[STATED GOAL]
Return the line containing "for thing in", the line containing "bpy.data.objects.remove(obj)", and every line between them, exactly as they stand. Output nothing else.
========================================
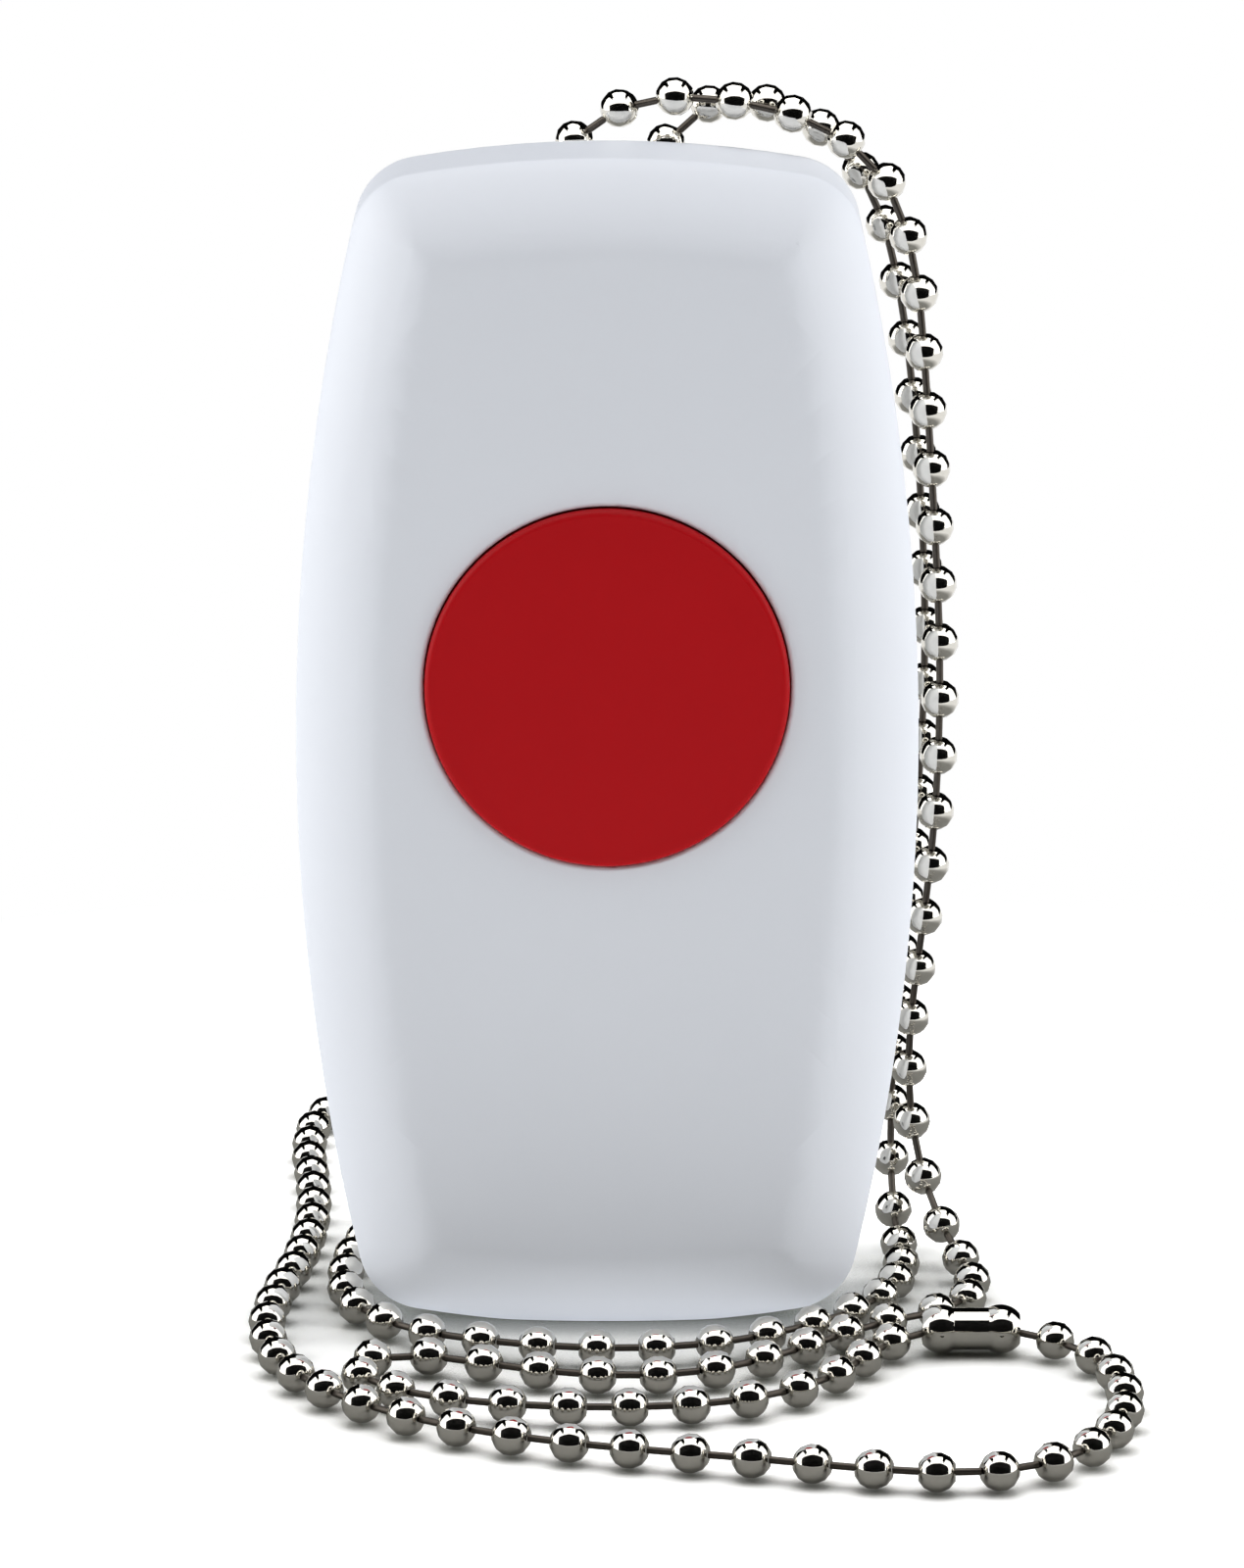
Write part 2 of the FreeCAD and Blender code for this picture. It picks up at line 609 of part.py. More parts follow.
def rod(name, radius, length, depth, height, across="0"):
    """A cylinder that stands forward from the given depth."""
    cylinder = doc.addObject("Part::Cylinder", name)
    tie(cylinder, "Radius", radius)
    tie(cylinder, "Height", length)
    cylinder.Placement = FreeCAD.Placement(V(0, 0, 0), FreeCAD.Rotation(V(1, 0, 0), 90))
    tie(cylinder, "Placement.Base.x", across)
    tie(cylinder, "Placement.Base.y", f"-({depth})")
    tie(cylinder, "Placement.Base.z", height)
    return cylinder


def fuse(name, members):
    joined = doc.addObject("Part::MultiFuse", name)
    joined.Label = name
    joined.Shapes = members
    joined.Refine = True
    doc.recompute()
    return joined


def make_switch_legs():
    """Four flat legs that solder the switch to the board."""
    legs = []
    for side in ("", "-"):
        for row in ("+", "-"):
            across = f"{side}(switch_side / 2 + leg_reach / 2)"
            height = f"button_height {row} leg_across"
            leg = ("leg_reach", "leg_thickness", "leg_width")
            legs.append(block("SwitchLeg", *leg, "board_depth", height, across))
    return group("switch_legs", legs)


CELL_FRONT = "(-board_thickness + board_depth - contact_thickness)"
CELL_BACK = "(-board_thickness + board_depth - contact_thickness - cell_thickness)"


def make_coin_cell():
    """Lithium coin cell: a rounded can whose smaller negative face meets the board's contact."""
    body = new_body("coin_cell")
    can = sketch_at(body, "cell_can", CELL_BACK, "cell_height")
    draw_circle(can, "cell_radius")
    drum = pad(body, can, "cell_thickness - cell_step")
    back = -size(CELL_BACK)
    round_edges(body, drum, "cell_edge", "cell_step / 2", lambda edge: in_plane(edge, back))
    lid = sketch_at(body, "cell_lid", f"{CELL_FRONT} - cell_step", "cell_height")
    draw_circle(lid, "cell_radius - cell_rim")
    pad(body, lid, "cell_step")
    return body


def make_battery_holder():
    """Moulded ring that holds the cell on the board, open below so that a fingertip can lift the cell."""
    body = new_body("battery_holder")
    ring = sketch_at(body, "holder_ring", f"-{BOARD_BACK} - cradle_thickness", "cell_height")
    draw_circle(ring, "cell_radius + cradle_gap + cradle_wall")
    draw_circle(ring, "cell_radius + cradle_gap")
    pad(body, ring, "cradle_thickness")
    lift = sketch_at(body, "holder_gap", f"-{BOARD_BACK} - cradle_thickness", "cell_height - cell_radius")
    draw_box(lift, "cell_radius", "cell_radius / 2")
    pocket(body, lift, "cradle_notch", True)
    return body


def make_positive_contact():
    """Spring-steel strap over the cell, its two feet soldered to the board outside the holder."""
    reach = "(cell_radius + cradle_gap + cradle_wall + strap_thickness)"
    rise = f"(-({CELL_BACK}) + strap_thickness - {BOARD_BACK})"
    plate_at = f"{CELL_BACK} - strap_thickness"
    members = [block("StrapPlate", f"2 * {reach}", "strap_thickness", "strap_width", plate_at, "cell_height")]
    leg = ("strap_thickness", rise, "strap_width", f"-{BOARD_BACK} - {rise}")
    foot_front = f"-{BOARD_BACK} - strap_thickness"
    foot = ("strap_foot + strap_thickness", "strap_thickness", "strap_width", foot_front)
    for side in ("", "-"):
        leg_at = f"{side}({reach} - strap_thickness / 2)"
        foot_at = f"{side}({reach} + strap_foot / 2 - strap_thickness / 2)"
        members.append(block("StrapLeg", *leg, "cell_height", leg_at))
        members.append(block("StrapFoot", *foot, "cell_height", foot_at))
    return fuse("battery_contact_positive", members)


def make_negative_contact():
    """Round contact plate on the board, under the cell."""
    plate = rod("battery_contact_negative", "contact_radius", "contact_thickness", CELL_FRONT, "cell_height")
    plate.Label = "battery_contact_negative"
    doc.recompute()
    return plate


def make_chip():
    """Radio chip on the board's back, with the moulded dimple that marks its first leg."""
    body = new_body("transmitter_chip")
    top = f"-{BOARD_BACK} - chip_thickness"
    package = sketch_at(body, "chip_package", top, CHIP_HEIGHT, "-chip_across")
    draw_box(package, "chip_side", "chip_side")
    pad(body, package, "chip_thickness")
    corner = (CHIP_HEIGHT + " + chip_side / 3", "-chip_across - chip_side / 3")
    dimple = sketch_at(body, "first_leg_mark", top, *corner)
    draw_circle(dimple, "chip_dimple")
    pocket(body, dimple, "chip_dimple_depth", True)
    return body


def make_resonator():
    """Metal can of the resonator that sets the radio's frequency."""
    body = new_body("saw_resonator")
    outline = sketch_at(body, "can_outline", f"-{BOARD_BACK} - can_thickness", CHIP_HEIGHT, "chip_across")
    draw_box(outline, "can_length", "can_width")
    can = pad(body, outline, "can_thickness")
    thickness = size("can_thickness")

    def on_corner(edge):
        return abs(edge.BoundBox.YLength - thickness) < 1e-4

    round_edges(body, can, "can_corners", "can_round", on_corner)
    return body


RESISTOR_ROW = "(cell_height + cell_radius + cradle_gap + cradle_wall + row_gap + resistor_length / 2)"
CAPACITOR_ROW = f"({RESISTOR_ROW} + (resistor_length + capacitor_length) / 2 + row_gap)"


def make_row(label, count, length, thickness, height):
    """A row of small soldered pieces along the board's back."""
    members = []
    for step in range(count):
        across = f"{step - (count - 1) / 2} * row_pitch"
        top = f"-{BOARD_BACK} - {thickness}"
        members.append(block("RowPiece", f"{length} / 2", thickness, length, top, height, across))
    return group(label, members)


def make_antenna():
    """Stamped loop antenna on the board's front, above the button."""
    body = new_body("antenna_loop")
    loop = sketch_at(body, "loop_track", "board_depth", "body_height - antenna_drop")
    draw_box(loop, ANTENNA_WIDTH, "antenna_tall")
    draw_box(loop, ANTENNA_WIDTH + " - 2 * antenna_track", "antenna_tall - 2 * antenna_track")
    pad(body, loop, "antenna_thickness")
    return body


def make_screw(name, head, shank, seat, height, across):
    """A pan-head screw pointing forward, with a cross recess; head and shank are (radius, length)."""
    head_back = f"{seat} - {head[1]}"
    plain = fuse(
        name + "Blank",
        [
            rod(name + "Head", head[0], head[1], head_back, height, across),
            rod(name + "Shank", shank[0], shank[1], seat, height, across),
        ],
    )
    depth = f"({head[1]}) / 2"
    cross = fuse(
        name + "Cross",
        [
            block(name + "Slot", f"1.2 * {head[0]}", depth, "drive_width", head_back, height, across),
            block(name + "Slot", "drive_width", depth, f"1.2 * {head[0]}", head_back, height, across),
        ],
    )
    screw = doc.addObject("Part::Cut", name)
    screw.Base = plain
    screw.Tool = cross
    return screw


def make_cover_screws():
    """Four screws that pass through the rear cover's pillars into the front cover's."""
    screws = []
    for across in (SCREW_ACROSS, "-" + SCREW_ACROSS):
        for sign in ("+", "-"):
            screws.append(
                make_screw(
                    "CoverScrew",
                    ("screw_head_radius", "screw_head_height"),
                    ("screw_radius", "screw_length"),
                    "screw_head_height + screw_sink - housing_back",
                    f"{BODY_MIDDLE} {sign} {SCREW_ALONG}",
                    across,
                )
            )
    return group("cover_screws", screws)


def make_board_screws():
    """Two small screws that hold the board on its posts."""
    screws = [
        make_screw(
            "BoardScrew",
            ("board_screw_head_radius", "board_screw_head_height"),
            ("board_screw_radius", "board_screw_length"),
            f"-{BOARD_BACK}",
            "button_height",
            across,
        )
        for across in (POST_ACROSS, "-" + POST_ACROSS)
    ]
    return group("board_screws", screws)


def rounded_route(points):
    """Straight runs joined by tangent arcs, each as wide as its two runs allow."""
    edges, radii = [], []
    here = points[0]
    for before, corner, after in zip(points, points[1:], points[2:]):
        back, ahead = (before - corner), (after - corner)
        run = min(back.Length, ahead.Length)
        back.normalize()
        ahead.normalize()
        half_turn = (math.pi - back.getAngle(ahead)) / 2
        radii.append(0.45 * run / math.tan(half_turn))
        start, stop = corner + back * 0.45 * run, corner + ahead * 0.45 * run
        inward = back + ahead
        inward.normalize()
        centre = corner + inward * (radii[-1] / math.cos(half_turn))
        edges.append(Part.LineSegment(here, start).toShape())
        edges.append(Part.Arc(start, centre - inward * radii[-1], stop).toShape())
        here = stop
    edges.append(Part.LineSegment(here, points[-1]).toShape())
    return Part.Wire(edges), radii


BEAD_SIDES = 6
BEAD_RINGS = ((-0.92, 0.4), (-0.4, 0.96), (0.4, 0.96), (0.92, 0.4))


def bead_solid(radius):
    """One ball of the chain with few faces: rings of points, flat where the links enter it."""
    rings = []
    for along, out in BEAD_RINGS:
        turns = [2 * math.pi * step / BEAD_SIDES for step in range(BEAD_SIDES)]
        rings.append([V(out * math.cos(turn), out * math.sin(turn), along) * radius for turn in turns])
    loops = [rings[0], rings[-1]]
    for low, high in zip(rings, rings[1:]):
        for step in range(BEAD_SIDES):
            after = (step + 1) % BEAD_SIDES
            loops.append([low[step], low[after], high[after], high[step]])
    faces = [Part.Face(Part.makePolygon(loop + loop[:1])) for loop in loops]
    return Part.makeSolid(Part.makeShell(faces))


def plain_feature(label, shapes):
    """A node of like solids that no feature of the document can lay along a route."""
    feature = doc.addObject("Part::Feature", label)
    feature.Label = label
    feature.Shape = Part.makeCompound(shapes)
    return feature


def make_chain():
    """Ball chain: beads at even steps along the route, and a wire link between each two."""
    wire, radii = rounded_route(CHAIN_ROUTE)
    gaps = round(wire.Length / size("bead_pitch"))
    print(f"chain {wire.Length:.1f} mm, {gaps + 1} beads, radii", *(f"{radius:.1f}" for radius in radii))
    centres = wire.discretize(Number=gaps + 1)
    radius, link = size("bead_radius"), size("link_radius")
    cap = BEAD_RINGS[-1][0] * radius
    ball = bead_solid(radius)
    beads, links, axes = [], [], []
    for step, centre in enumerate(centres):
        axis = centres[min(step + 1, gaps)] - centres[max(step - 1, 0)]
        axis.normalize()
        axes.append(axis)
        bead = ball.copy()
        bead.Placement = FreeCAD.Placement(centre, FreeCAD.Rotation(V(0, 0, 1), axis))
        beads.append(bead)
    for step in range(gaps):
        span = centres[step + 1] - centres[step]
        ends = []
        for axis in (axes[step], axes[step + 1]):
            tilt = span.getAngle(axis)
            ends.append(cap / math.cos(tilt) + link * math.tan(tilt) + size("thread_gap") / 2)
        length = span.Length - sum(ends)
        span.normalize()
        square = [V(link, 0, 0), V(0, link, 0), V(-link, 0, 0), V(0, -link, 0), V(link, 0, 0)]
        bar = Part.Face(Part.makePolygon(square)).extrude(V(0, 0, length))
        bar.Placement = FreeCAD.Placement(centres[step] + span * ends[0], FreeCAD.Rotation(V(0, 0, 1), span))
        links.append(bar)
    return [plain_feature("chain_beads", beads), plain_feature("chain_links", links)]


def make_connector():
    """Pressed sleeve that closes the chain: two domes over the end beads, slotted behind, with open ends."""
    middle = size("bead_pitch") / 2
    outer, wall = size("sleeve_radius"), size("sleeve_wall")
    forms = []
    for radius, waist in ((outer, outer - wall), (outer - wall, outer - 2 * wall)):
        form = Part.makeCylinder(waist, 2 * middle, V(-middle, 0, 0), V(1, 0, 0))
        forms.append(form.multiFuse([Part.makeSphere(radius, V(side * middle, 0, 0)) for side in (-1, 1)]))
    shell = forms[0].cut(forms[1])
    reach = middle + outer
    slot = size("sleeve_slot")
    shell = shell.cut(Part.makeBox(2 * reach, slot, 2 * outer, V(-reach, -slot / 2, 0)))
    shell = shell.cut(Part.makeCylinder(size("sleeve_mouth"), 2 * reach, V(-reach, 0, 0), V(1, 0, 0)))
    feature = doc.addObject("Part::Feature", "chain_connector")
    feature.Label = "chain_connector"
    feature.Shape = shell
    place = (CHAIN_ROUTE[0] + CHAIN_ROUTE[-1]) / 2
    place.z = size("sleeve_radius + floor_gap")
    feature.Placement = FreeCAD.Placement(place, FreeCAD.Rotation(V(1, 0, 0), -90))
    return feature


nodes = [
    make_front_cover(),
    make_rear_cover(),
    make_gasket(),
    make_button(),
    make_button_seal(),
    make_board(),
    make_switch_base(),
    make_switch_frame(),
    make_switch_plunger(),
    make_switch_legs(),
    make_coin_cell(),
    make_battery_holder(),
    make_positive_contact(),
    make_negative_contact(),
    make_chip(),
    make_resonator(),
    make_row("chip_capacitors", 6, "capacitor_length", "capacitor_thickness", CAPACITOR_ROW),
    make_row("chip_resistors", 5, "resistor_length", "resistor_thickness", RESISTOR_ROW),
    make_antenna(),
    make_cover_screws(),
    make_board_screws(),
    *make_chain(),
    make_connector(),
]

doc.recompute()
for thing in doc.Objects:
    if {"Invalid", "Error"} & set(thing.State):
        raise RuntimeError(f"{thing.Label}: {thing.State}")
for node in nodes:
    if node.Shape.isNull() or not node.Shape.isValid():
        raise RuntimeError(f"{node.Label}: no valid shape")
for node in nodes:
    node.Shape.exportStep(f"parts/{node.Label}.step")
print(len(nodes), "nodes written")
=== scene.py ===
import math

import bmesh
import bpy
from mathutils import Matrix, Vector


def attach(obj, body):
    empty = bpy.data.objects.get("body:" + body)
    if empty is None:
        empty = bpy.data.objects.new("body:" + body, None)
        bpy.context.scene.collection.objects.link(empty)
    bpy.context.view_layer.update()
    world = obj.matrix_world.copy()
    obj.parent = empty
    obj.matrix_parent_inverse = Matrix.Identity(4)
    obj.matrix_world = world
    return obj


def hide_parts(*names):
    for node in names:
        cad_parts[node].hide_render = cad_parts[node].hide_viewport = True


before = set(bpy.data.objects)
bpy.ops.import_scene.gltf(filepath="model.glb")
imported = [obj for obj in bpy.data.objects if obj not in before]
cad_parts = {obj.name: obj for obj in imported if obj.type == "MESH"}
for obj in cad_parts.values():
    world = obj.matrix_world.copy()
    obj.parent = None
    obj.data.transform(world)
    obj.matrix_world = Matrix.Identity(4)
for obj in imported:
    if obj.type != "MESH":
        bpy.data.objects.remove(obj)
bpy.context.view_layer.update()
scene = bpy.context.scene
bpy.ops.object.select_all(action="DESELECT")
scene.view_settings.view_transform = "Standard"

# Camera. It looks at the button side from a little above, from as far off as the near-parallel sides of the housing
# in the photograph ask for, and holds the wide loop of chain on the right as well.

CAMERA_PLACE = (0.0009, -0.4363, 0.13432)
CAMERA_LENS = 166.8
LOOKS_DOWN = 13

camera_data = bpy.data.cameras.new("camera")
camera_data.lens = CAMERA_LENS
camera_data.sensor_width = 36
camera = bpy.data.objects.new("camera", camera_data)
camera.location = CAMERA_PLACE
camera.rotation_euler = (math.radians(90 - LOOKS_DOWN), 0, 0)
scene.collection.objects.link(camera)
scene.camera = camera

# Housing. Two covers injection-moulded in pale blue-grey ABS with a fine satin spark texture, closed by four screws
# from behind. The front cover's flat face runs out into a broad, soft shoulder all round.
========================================
[REPLY TO THE TASK]
for thing in doc.Objects:
    if {"Invalid", "Error"} & set(thing.State):
        raise RuntimeError(f"{thing.Label}: {thing.State}")
for node in nodes:
    if node.Shape.isNull() or not node.Shape.isValid():
        raise RuntimeError(f"{node.Label}: no valid shape")
for node in nodes:
    node.Shape.exportStep(f"parts/{node.Label}.step")
print(len(nodes), "nodes written")
=== scene.py ===
import math

import bmesh
import bpy
from mathutils import Matrix, Vector


def attach(obj, body):
    empty = bpy.data.objects.get("body:" + body)
    if empty is None:
        empty = bpy.data.objects.new("body:" + body, None)
        bpy.context.scene.collection.objects.link(empty)
    bpy.context.view_layer.update()
    world = obj.matrix_world.copy()
    obj.parent = empty
    obj.matrix_parent_inverse = Matrix.Identity(4)
    obj.matrix_world = world
    return obj


def hide_parts(*names):
    for node in names:
        cad_parts[node].hide_render = cad_parts[node].hide_viewport = True


before = set(bpy.data.objects)
bpy.ops.import_scene.gltf(filepath="model.glb")
imported = [obj for obj in bpy.data.objects if obj not in before]
cad_parts = {obj.name: obj for obj in imported if obj.type == "MESH"}
for obj in cad_parts.values():
    world = obj.matrix_world.copy()
    obj.parent = None
    obj.data.transform(world)
    obj.matrix_world = Matrix.Identity(4)
for obj in imported:
    if obj.type != "MESH":
        bpy.data.objects.remove(obj)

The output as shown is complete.